**Stored data**:
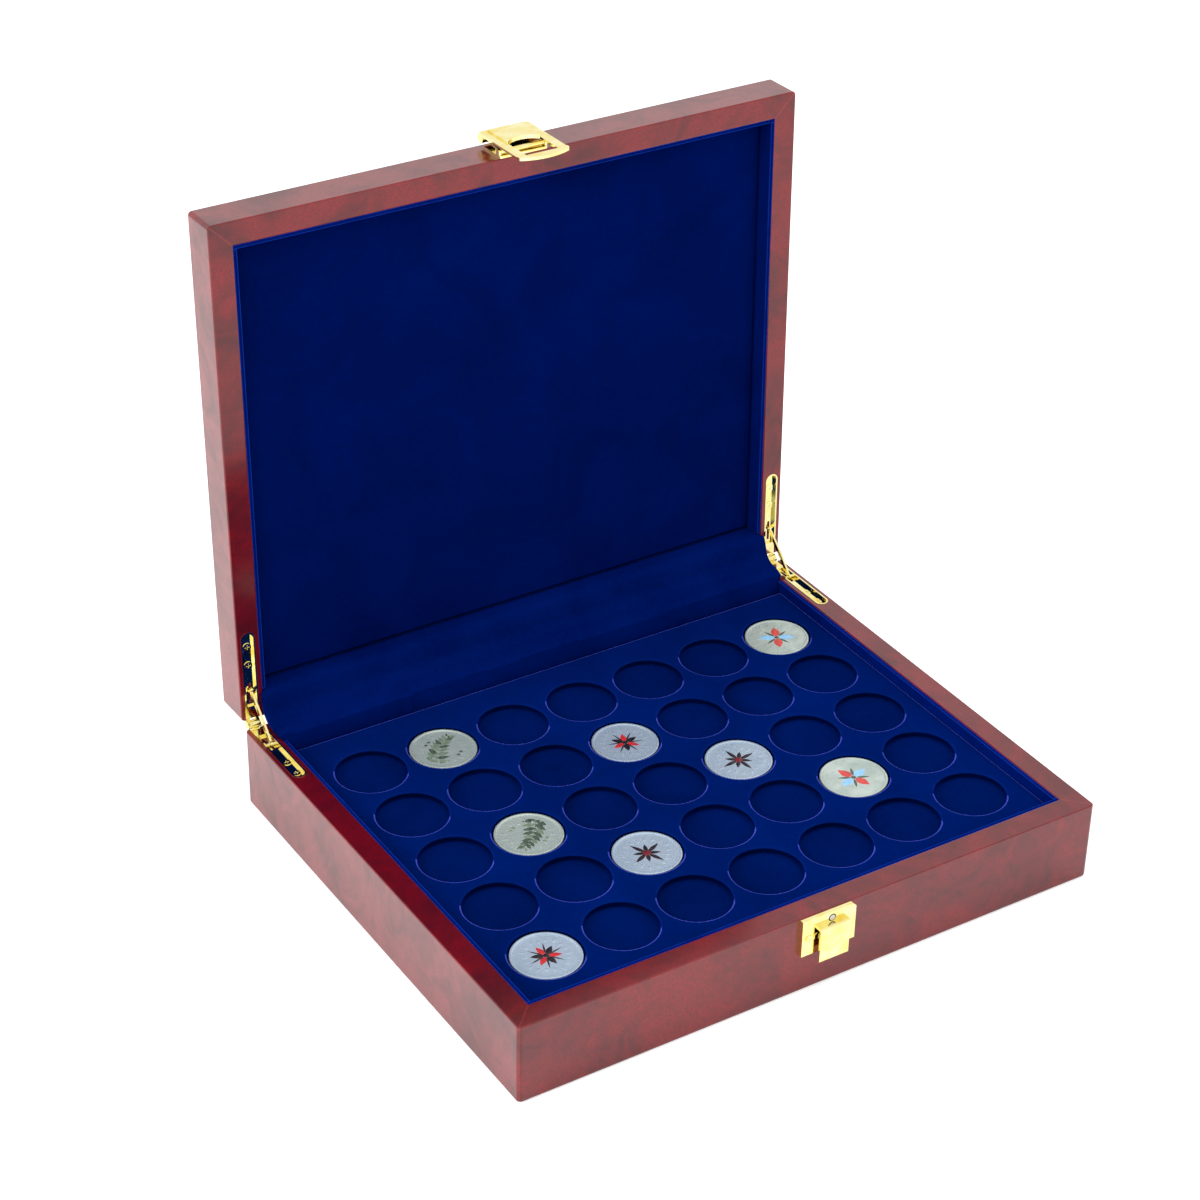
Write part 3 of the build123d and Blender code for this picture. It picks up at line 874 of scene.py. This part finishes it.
    def strip_section(self, path: list[FlatPoint]) -> list[Point]:
        """Lay both sides of the strip along its middle line.

        Args:
            path: Middle line of the strip as (y, z).

        Returns:
            Points round the section as (y, z, share of sway).
        """
        front, back = [], []
        last = len(path) - 1
        for index, (y, z) in enumerate(path):
            before, after = path[max(index - 1, 0)], path[min(index + 1, last)]
            along = Vector((after[0] - before[0], after[1] - before[1])).normalized()
            share = index / last
            fullness = 1 - (2 * share - 1) ** self.strip_end_power
            half = self.strip_thickness / 2 * max(self.strip_thinnest, math.sqrt(fullness))
            front.append((y - half * along.y, z + half * along.x, math.sin(math.pi * share)))
            back.append((y + half * along.y, z - half * along.x, 0.0))
        return front + back[::-1]

    def half_length(self, z: float, y: float) -> float:
        """Measure half of the strip's length, which is more where it crosses the rims.

        Args:
            z: Height of the place.
            y: Place from front to back.

        Returns:
            The half length there.
        """
        in_walls = min(max((y - self.strip_wall_from) / self.strip_step, 0.0), 1.0)
        rise = min(max((z - self.strip_wide_from) / self.strip_step, 0.0), 1.0)
        fall = min(max((self.strip_wide_back - y) / self.strip_step, 0.0), 1.0)
        walls = in_walls * (self.strip_wall_half_length - self.strip_half_length)
        rims = rise * fall * (self.strip_wide_half_length - self.strip_wall_half_length)
        return self.strip_half_length + walls + rims

    def dress(self) -> None:
        """Dress the liner boards."""
        liners = nodes_named("liner_")
        dress_all(liners, self.liner_velvet.make())
        for liner in liners:
            soften_edges(liner, self.liner_edge)


# ---- tray and coins


@dataclass
class PocketTray:
    """Velvet board with its grid of round pockets."""

    velvet: VelvetFinish = VelvetFinish("tray_velvet", linear(0, 17, 70), linear(0, 24, 91))
    # Lighter velvet with full sheen, a painted highlight on the lit side of each pocket's rolled edge.
    edge_highlight_velvet: VelvetFinish = VelvetFinish(
        "pocket_edge_highlight_velvet", linear(50, 60, 158), linear(68, 78, 182),
        sheen_weight=1.0, sheen_roughness=0.25, sheen_tint=linear(110, 110, 255),
    )
    # Dark velvet that paints shade on the pocket walls.
    wall_shade_velvet: VelvetFinish = VelvetFinish("pocket_wall_shade_velvet", linear(0, 4, 34), linear(0, 8, 48))
    floor_velvet: VelvetFinish = VelvetFinish(
        "pocket_velvet", linear(0, 14, 63), linear(0, 21, 83), sheen_weight=0.2
    )
    columns: int = 7
    rows: int = 5
    pitch_x: float = 0.038
    pitch_y: float = 0.039
    centre_y: float = -0.0051
    pocket_radius: float = 0.0168
    half_width: float = 0.1389
    front: float = -0.1114
    back: float = 0.1055
    low: float = 0.0317
    thickness: float = 0.0032
    edge_roll: float = 0.0007
    roll_low: float = 0.35
    roll_high: float = 0.995
    lit_lean: Point = (0.55, 0.83, 0.0)
    least_lean: float = 0.02
    round_steps: int = 72

    def place(self, row: int, column: int) -> FlatPoint:
        """Centre of a pocket, rows from the back and columns from the left."""
        x = (column - (self.columns + 1) / 2) * self.pitch_x
        return x, self.centre_y - (row - (self.rows + 1) / 2) * self.pitch_y

    def build_board(self) -> Piece:
        """Build the covered board with softly rolled pocket edges, a painted highlight on the lit side of
        each roll and painted shade on the pocket walls.

        Returns:
            The board, which rides on the base.
        """
        mesh = self.board_mesh()
        middle = self.low + self.thickness / 2
        mesh.transform(Matrix.Translation((0, 0, middle)))
        for face in mesh.polygons:
            # Rolled faces leaning towards the light get the painted highlight; steep walls get the painted
            # shade.
            if self.roll_low < face.normal.z < self.roll_high and face.center.z > middle:
                face.material_index = int(face.normal.dot(Vector(self.lit_lean)) > self.least_lean)
            elif abs(face.normal.z) < self.roll_low:
                face.material_index = 2
        looks = [self.velvet.make(), self.edge_highlight_velvet.make(), self.wall_shade_velvet.make()]
        board = add_piece("pocket_velvet_board", mesh, looks)
        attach(board, "base")
        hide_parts("tray_hole_board")
        LOG.info("built %s with %d pockets", board.name, self.rows * self.columns)
        return board

    def board_mesh(self) -> Mesh:
        """Fill the board's outline and its pockets from curves with a round bevel.

        Returns:
            The board's mesh, with its middle at height 0.
        """
        curve = bpy.data.curves.new("tray_outline", "CURVE")
        curve.dimensions = "2D"
        curve.fill_mode = "BOTH"
        curve.extrude = self.thickness / 2 - self.edge_roll
        curve.bevel_depth = self.edge_roll
        curve.bevel_resolution = 3
        left, right = -self.half_width + self.edge_roll, self.half_width - self.edge_roll
        front, back = self.front + self.edge_roll, self.back - self.edge_roll
        self.add_loop(curve, [(left, front), (right, front), (right, back), (left, back)])
        reach = self.pocket_radius + self.edge_roll
        turns = [2 * math.pi * step / self.round_steps for step in range(self.round_steps)]
        for row in range(1, self.rows + 1):
            for column in range(1, self.columns + 1):
                x, y = self.place(row, column)
                self.add_loop(curve, [(x + reach * math.cos(a), y + reach * math.sin(a)) for a in turns])
        holder = bpy.data.objects.new("tray_outline", curve)
        bpy.context.scene.collection.objects.link(holder)
        bpy.context.view_layer.update()
        mesh = bpy.data.meshes.new_from_object(holder.evaluated_get(bpy.context.evaluated_depsgraph_get()))
        bpy.data.objects.remove(holder)
        mesh.materials.clear()
        return mesh

    @staticmethod
    def add_loop(curve: bpy.types.Curve, points: Sequence[FlatPoint]) -> None:
        """Add a closed loop of straight steps to a curve.

        Args:
            curve: The curve.
            points: Corners of the loop.
        """
        spline = curve.splines.new("POLY")
        spline.points.add(len(points) - 1)
        for target, (x, y) in zip(spline.points, points):
            target.co = (x, y, 0, 1)
        spline.use_cyclic_u = True

    def dress(self) -> None:
        """Dress the board that shows at the bottom of the pockets."""
        dress_all(["tray_backing_board"], self.floor_velvet.make())


class Motif(Enum):
    """Generic designs struck on the coins."""

    ROSETTE = "rosette"
    COMPASS = "compass"
    SPRIG = "sprig"
    QUATREFOIL = "quatrefoil"


@dataclass(frozen=True)
class Leaf:
    """Outline of one low leaf of a coin's design, in metres."""

    start: float
    length: float
    width: float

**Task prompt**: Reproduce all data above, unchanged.

**Result for this exercise**:
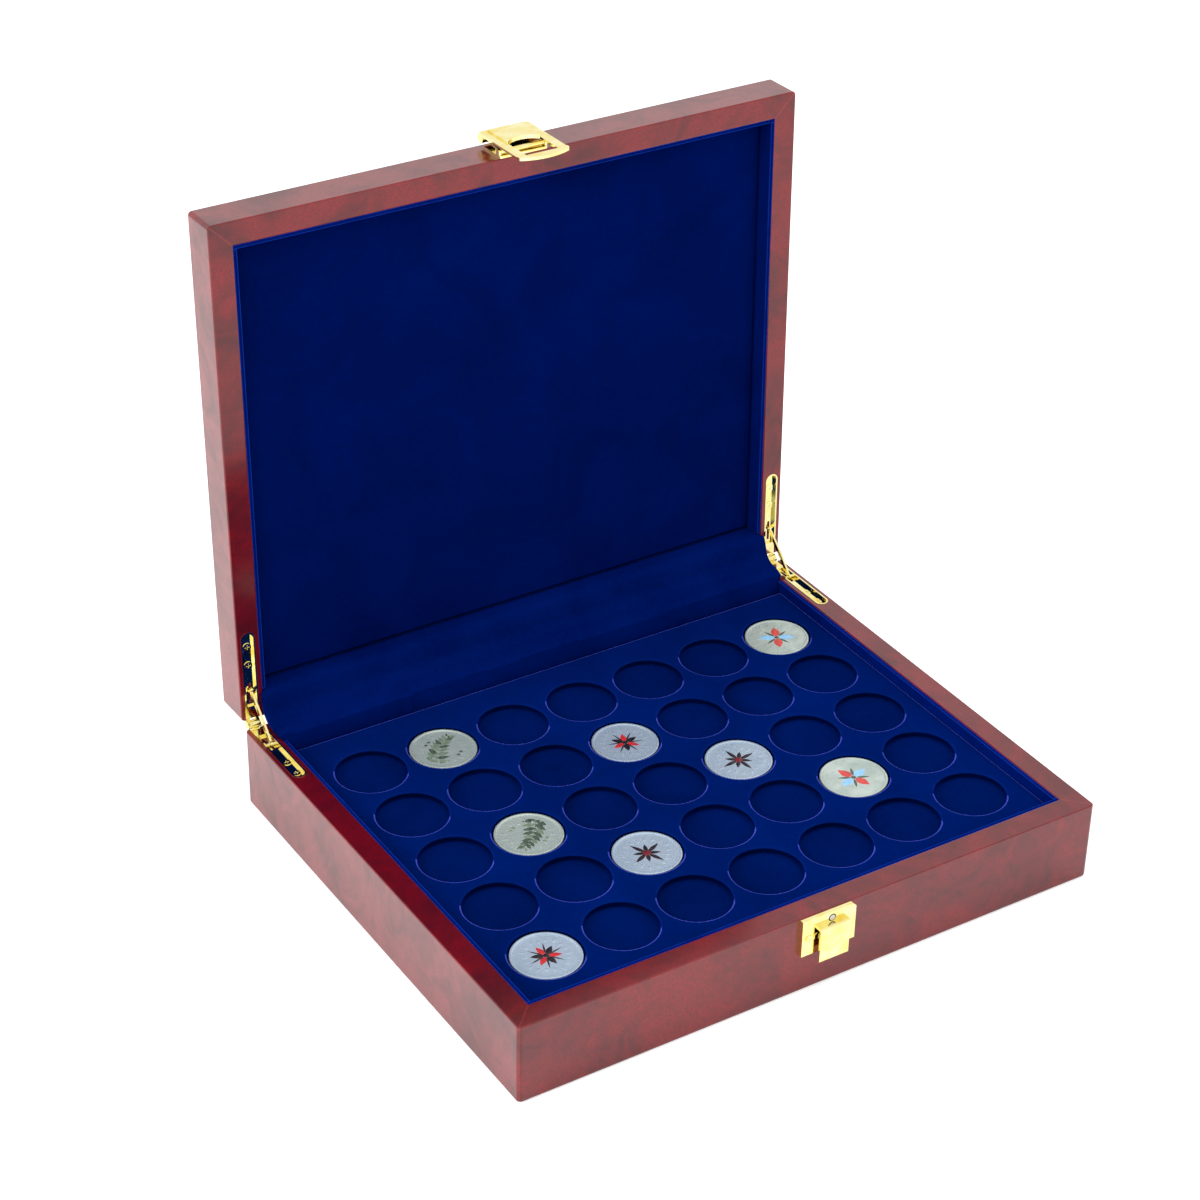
Write part 3 of the build123d and Blender code for this picture. It picks up at line 874 of scene.py. This part finishes it.
    def strip_section(self, path: list[FlatPoint]) -> list[Point]:
        """Lay both sides of the strip along its middle line.

        Args:
            path: Middle line of the strip as (y, z).

        Returns:
            Points round the section as (y, z, share of sway).
        """
        front, back = [], []
        last = len(path) - 1
        for index, (y, z) in enumerate(path):
            before, after = path[max(index - 1, 0)], path[min(index + 1, last)]
            along = Vector((after[0] - before[0], after[1] - before[1])).normalized()
            share = index / last
            fullness = 1 - (2 * share - 1) ** self.strip_end_power
            half = self.strip_thickness / 2 * max(self.strip_thinnest, math.sqrt(fullness))
            front.append((y - half * along.y, z + half * along.x, math.sin(math.pi * share)))
            back.append((y + half * along.y, z - half * along.x, 0.0))
        return front + back[::-1]

    def half_length(self, z: float, y: float) -> float:
        """Measure half of the strip's length, which is more where it crosses the rims.

        Args:
            z: Height of the place.
            y: Place from front to back.

        Returns:
            The half length there.
        """
        in_walls = min(max((y - self.strip_wall_from) / self.strip_step, 0.0), 1.0)
        rise = min(max((z - self.strip_wide_from) / self.strip_step, 0.0), 1.0)
        fall = min(max((self.strip_wide_back - y) / self.strip_step, 0.0), 1.0)
        walls = in_walls * (self.strip_wall_half_length - self.strip_half_length)
        rims = rise * fall * (self.strip_wide_half_length - self.strip_wall_half_length)
        return self.strip_half_length + walls + rims

    def dress(self) -> None:
        """Dress the liner boards."""
        liners = nodes_named("liner_")
        dress_all(liners, self.liner_velvet.make())
        for liner in liners:
            soften_edges(liner, self.liner_edge)


# ---- tray and coins


@dataclass
class PocketTray:
    """Velvet board with its grid of round pockets."""

    velvet: VelvetFinish = VelvetFinish("tray_velvet", linear(0, 17, 70), linear(0, 24, 91))
    # Lighter velvet with full sheen, a painted highlight on the lit side of each pocket's rolled edge.
    edge_highlight_velvet: VelvetFinish = VelvetFinish(
        "pocket_edge_highlight_velvet", linear(50, 60, 158), linear(68, 78, 182),
        sheen_weight=1.0, sheen_roughness=0.25, sheen_tint=linear(110, 110, 255),
    )
    # Dark velvet that paints shade on the pocket walls.
    wall_shade_velvet: VelvetFinish = VelvetFinish("pocket_wall_shade_velvet", linear(0, 4, 34), linear(0, 8, 48))
    floor_velvet: VelvetFinish = VelvetFinish(
        "pocket_velvet", linear(0, 14, 63), linear(0, 21, 83), sheen_weight=0.2
    )
    columns: int = 7
    rows: int = 5
    pitch_x: float = 0.038
    pitch_y: float = 0.039
    centre_y: float = -0.0051
    pocket_radius: float = 0.0168
    half_width: float = 0.1389
    front: float = -0.1114
    back: float = 0.1055
    low: float = 0.0317
    thickness: float = 0.0032
    edge_roll: float = 0.0007
    roll_low: float = 0.35
    roll_high: float = 0.995
    lit_lean: Point = (0.55, 0.83, 0.0)
    least_lean: float = 0.02
    round_steps: int = 72

    def place(self, row: int, column: int) -> FlatPoint:
        """Centre of a pocket, rows from the back and columns from the left."""
        x = (column - (self.columns + 1) / 2) * self.pitch_x
        return x, self.centre_y - (row - (self.rows + 1) / 2) * self.pitch_y

    def build_board(self) -> Piece:
        """Build the covered board with softly rolled pocket edges, a painted highlight on the lit side of
        each roll and painted shade on the pocket walls.

        Returns:
            The board, which rides on the base.
        """
        mesh = self.board_mesh()
        middle = self.low + self.thickness / 2
        mesh.transform(Matrix.Translation((0, 0, middle)))
        for face in mesh.polygons:
            # Rolled faces leaning towards the light get the painted highlight; steep walls get the painted
            # shade.
            if self.roll_low < face.normal.z < self.roll_high and face.center.z > middle:
                face.material_index = int(face.normal.dot(Vector(self.lit_lean)) > self.least_lean)
            elif abs(face.normal.z) < self.roll_low:
                face.material_index = 2
        looks = [self.velvet.make(), self.edge_highlight_velvet.make(), self.wall_shade_velvet.make()]
        board = add_piece("pocket_velvet_board", mesh, looks)
        attach(board, "base")
        hide_parts("tray_hole_board")
        LOG.info("built %s with %d pockets", board.name, self.rows * self.columns)
        return board

    def board_mesh(self) -> Mesh:
        """Fill the board's outline and its pockets from curves with a round bevel.

        Returns:
            The board's mesh, with its middle at height 0.
        """
        curve = bpy.data.curves.new("tray_outline", "CURVE")
        curve.dimensions = "2D"
        curve.fill_mode = "BOTH"
        curve.extrude = self.thickness / 2 - self.edge_roll
        curve.bevel_depth = self.edge_roll
        curve.bevel_resolution = 3
        left, right = -self.half_width + self.edge_roll, self.half_width - self.edge_roll
        front, back = self.front + self.edge_roll, self.back - self.edge_roll
        self.add_loop(curve, [(left, front), (right, front), (right, back), (left, back)])
        reach = self.pocket_radius + self.edge_roll
        turns = [2 * math.pi * step / self.round_steps for step in range(self.round_steps)]
        for row in range(1, self.rows + 1):
            for column in range(1, self.columns + 1):
                x, y = self.place(row, column)
                self.add_loop(curve, [(x + reach * math.cos(a), y + reach * math.sin(a)) for a in turns])
        holder = bpy.data.objects.new("tray_outline", curve)
        bpy.context.scene.collection.objects.link(holder)
        bpy.context.view_layer.update()
        mesh = bpy.data.meshes.new_from_object(holder.evaluated_get(bpy.context.evaluated_depsgraph_get()))
        bpy.data.objects.remove(holder)
        mesh.materials.clear()
        return mesh

    @staticmethod
    def add_loop(curve: bpy.types.Curve, points: Sequence[FlatPoint]) -> None:
        """Add a closed loop of straight steps to a curve.

        Args:
            curve: The curve.
            points: Corners of the loop.
        """
        spline = curve.splines.new("POLY")
        spline.points.add(len(points) - 1)
        for target, (x, y) in zip(spline.points, points):
            target.co = (x, y, 0, 1)
        spline.use_cyclic_u = True

    def dress(self) -> None:
        """Dress the board that shows at the bottom of the pockets."""
        dress_all(["tray_backing_board"], self.floor_velvet.make())


class Motif(Enum):
    """Generic designs struck on the coins."""

    ROSETTE = "rosette"
    COMPASS = "compass"
    SPRIG = "sprig"
    QUATREFOIL = "quatrefoil"


@dataclass(frozen=True)
class Leaf:
    """Outline of one low leaf of a coin's design, in metres."""

    start: float
    length: float
    width: float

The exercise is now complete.